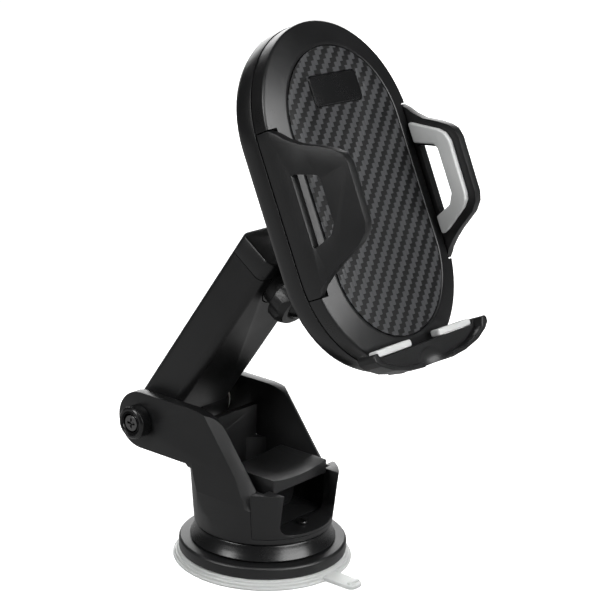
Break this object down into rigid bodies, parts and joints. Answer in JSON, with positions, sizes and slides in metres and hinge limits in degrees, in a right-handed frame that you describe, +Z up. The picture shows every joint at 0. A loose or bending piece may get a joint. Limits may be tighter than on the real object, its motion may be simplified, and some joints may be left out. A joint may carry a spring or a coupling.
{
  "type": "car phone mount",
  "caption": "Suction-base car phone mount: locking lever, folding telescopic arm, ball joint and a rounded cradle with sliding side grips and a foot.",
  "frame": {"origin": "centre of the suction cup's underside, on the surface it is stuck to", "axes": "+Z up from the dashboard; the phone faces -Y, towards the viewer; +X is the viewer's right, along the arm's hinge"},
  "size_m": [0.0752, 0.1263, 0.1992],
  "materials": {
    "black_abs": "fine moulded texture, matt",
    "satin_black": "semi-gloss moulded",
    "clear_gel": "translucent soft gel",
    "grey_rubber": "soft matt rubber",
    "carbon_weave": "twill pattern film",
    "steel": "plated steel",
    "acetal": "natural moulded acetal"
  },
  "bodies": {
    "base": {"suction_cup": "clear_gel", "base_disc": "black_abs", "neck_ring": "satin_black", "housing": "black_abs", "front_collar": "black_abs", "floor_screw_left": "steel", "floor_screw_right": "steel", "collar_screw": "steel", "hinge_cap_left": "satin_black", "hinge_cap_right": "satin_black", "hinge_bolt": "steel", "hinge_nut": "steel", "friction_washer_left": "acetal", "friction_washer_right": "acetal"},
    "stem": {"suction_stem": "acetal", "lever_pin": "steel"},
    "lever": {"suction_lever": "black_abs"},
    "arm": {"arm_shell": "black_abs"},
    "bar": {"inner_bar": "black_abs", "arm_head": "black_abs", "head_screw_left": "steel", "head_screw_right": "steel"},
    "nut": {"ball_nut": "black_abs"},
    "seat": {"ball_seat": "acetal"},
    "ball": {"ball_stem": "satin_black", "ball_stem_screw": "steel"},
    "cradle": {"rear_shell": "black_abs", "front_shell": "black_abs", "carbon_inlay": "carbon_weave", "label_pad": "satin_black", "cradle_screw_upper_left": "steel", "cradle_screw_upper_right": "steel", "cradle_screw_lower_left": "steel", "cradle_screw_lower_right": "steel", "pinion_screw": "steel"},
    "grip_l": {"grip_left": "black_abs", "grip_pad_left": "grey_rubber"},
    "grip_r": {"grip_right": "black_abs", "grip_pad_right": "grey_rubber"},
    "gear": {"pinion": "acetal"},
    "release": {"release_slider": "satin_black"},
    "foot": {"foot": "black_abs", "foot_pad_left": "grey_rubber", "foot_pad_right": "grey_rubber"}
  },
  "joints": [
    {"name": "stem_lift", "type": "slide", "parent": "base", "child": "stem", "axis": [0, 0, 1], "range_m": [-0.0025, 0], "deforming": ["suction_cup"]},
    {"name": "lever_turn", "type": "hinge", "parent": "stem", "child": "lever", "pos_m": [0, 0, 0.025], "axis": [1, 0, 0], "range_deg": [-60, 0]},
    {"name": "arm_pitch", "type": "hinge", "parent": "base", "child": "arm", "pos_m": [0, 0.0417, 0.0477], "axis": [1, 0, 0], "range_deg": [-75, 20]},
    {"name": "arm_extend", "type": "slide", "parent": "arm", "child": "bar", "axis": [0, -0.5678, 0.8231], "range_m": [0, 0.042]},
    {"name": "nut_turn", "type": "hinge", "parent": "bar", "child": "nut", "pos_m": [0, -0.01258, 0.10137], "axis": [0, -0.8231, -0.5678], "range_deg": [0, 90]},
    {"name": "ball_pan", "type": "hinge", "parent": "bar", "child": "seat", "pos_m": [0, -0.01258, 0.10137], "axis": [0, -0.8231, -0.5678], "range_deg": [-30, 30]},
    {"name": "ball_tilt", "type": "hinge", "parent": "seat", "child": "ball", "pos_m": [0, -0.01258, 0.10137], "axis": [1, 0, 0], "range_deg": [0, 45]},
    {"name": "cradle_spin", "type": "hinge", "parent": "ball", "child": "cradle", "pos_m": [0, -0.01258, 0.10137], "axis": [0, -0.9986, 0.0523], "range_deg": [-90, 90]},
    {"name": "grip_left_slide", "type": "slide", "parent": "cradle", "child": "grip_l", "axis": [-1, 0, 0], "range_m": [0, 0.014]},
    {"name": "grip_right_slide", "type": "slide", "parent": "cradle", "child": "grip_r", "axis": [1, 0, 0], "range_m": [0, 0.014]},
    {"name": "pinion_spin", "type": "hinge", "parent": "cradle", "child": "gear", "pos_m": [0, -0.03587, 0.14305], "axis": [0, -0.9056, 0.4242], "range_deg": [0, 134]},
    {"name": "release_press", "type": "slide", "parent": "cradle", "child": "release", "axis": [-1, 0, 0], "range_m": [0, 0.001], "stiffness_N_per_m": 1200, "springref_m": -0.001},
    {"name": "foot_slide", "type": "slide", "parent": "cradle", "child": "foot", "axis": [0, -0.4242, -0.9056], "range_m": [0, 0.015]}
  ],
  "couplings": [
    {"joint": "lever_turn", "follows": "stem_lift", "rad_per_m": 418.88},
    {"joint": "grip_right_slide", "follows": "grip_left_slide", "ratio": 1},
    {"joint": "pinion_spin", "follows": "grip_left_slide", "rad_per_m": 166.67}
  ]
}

* * *

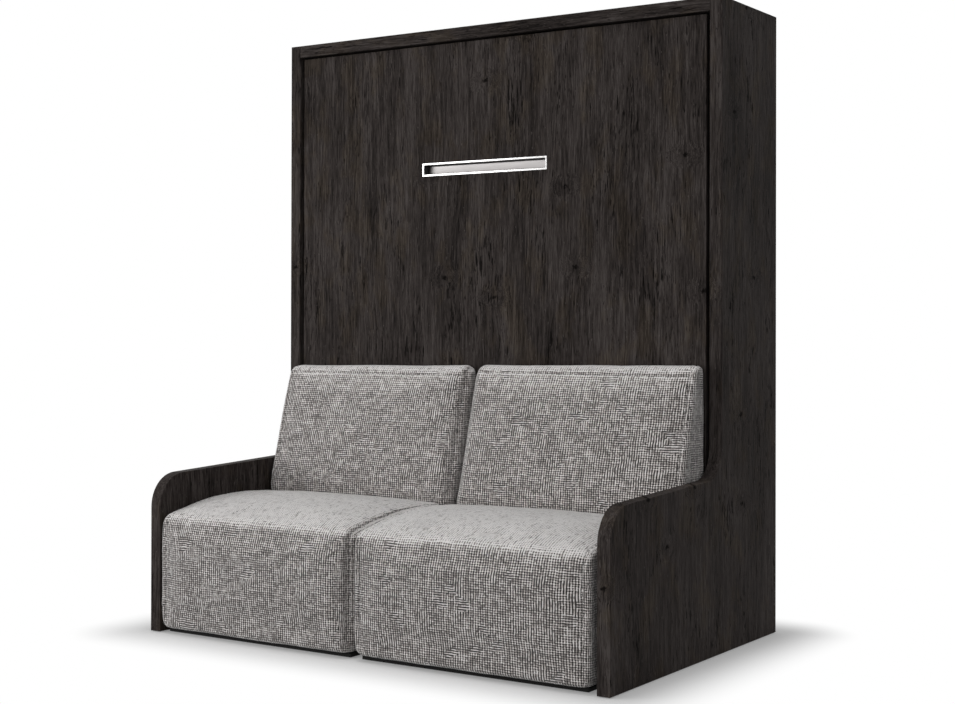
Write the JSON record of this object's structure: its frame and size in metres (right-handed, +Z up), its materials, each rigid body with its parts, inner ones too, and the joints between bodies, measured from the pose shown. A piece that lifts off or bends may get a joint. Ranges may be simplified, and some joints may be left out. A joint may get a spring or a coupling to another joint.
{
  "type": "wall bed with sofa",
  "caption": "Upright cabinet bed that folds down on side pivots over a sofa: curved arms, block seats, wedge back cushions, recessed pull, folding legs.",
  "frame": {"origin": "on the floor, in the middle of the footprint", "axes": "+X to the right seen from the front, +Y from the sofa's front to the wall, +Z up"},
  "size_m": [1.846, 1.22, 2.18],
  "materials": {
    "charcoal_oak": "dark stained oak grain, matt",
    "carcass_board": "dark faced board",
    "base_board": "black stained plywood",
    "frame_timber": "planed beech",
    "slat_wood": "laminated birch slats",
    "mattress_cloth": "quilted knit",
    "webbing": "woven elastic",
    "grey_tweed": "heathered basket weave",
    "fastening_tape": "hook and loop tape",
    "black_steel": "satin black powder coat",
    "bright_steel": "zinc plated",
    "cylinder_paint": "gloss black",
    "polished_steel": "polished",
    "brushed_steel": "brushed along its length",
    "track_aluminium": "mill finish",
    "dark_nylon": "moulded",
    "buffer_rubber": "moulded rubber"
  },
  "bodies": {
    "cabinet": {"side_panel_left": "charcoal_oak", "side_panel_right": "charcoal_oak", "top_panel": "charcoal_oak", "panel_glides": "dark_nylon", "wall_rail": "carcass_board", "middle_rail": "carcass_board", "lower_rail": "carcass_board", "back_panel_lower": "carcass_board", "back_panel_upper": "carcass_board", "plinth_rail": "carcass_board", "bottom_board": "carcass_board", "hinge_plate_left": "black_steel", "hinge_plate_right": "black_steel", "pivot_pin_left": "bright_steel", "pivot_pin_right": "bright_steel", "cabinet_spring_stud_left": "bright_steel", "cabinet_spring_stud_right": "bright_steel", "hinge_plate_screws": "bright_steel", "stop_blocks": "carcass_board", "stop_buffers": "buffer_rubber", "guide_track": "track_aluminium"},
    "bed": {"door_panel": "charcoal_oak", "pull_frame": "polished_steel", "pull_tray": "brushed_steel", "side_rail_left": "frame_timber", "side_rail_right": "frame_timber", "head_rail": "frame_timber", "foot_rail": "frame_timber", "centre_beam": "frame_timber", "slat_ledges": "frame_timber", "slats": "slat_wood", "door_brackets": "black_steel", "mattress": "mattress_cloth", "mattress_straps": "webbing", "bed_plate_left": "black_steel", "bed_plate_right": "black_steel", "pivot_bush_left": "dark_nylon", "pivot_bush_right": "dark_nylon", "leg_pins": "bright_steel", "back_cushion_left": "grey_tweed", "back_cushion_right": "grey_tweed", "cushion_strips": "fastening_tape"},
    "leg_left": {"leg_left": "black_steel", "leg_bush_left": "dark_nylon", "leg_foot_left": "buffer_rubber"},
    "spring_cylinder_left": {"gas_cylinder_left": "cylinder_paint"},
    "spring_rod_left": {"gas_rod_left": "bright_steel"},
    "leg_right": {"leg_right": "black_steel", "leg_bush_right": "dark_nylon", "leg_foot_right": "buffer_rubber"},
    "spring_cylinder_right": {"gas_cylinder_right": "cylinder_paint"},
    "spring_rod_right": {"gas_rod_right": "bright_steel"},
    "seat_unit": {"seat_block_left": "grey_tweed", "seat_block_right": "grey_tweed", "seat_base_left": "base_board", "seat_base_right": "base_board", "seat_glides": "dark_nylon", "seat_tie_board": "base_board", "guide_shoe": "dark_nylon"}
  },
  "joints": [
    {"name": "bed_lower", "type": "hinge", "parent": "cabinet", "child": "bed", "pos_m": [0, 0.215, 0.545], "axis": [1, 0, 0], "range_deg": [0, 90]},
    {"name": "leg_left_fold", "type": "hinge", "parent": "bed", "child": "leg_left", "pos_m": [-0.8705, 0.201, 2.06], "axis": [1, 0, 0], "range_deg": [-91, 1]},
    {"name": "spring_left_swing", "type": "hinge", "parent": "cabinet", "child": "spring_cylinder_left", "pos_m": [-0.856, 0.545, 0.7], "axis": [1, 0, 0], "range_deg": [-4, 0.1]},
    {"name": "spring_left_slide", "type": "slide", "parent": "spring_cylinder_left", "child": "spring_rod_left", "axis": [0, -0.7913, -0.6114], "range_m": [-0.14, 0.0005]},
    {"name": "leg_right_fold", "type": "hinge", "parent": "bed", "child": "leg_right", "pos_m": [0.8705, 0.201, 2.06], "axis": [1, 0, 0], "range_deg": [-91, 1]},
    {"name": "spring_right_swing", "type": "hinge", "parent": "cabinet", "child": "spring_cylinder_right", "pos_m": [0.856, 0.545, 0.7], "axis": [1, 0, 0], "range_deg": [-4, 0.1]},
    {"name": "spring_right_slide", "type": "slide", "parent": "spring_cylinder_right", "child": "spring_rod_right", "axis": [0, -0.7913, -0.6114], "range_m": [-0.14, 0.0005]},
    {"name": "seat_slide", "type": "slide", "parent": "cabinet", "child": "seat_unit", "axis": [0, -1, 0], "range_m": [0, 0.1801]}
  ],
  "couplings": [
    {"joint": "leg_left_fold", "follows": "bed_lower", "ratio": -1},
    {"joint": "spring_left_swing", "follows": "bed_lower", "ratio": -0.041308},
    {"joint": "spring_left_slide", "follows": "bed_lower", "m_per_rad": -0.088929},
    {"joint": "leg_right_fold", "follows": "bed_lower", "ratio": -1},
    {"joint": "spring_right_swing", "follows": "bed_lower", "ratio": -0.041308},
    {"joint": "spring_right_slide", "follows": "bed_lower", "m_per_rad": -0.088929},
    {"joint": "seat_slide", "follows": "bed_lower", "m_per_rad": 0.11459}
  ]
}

* _TO BE DONE_:
Show every line that contains the word "piece".

* _THE REPLY_:
Break this object down into rigid bodies, parts and joints. Answer in JSON, with positions, sizes and slides in metres and hinge limits in degrees, in a right-handed frame that you describe, +Z up. The picture shows every joint at 0. A loose or bending piece may get a joint. Limits may be tighter than on the real object, its motion may be simplified, and some joints may be left out. A joint may carry a spring or a coupling.
Write the JSON record of this object's structure: its frame and size in metres (right-handed, +Z up), its materials, each rigid body with its parts, inner ones too, and the joints between bodies, measured from the pose shown. A piece that lifts off or bends may get a joint. Ranges may be simplified, and some joints may be left out. A joint may get a spring or a coupling to another joint.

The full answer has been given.